A command-line tool, available for all major operating systems (Linux, macOS/OSX, Windows), MIT-licensed
Build on top of Git and Git-annex

Allows...

... version-controlling arbitrarily large content

version control data and software alongside to code!

... transport mechanisms for sharing and obtaining data

consume and collaborate on data (analyses) like software

... (computationally) reproducible data analysis

Track and share provenance of all digital objects

... and much more

Completely domain-agnostic

A few things that DataLad can help with

Getting data
Keeping a project clean and orderly
Computationally reproducible data analysis

There is much more, and you can read about it in
The DataLad Handbook (handbook.datalad.org)

Acknowledgements

Software

Michael Hanke
Yaroslav Halchenko
Joey Hess (git-annex)
Kyle Meyer
Benjamin Poldrack
26 additional contributors

Documentation project

Michael Hanke
Laura Waite
28 additional contributors

Funders

Collaborators

Everything happens in DataLad datasets

DataLad's core data structure

Dataset = A directory managed by DataLad
A Git/git-annex repository
Any directory of your computer can be managed by DataLad.
Datasets can be created (from scratch) or installed

File viewer and terminal view of a DataLad dataset

Using DataLad

DataLad can be used from the command line

datalad create mydataset

... or with its Python API

import datalad.api as dl
dl.create(path="mydataset")

... and other programming languages can use it via system call

# in R
> system("datalad create mydataset")

Getting data

Datasets can be used to distribute data
You can clone a dataset from a public or private place and get access to the data it tracks

a screenrecording of cloning studyforrest data from github

Datasets are light-weight: Upon installation, only small files and meta data about file availability are retrieved, but no file content.

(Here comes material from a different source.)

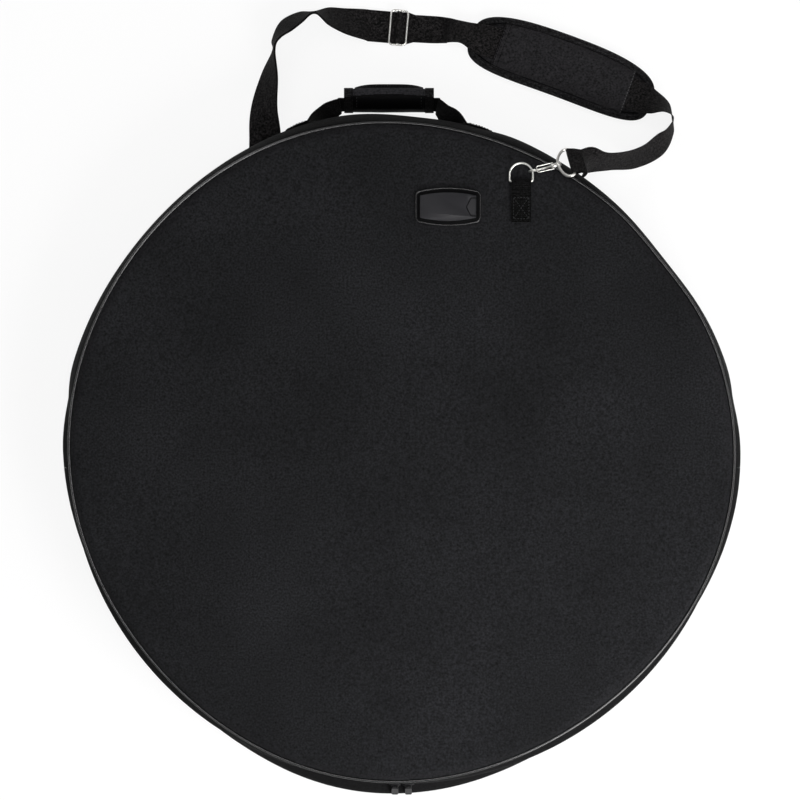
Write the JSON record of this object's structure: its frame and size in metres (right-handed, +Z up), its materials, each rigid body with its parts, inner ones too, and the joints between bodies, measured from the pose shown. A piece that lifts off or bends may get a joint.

$ datalad clone git@github.com:psychoinformatics-de/studyforrest-data-phase2.git
  install(ok): /tmp/studyforrest-data-phase2 (dataset)
$ cd studyforrest-data-phase2 && du -sh
  18M	.          # its tiny!

Getting data

A cloned dataset gets you access to plenty of data, but has only little disk-usage
Specific file contents can be retrieved on demand via datalad get:

$ datalad get sub-01/ses-movie/func/sub-01_ses-movie_task-movie_run-1_bold.nii.gz
  get(ok): /tmp/studyforrest-data-phase2/sub-01/ses-movie/func/sub-01_ses-movie_task-movie_run-1_bold.nii.gz (file) [from mddatasrc...]

You can also drop file content if you don't need it anymore with datalad drop:

$ datalad drop sub-01/ses-movie/func/sub-01_ses-movie_task-movie_run-1_bold.nii.gz
  drop(ok): /tmp/studyforrest-data-phase2/sub-01/ses-movie/func/sub-01_ses-movie_task-movie_run-1_bold.nii.gz (file) [checking https://arxiv.org/pdf/0904.3664v1.pdf...]

Feature: Have access to more data than your computer has disk-space!

# eNKI dataset (1.5TB, 34k files):
$ du -sh
  1.5G	.
# HCP dataset (80TB, 15 million files)
$ du -sh
  48G	.

Getting data

You can get more than 200TB of public data with DataLad, for example...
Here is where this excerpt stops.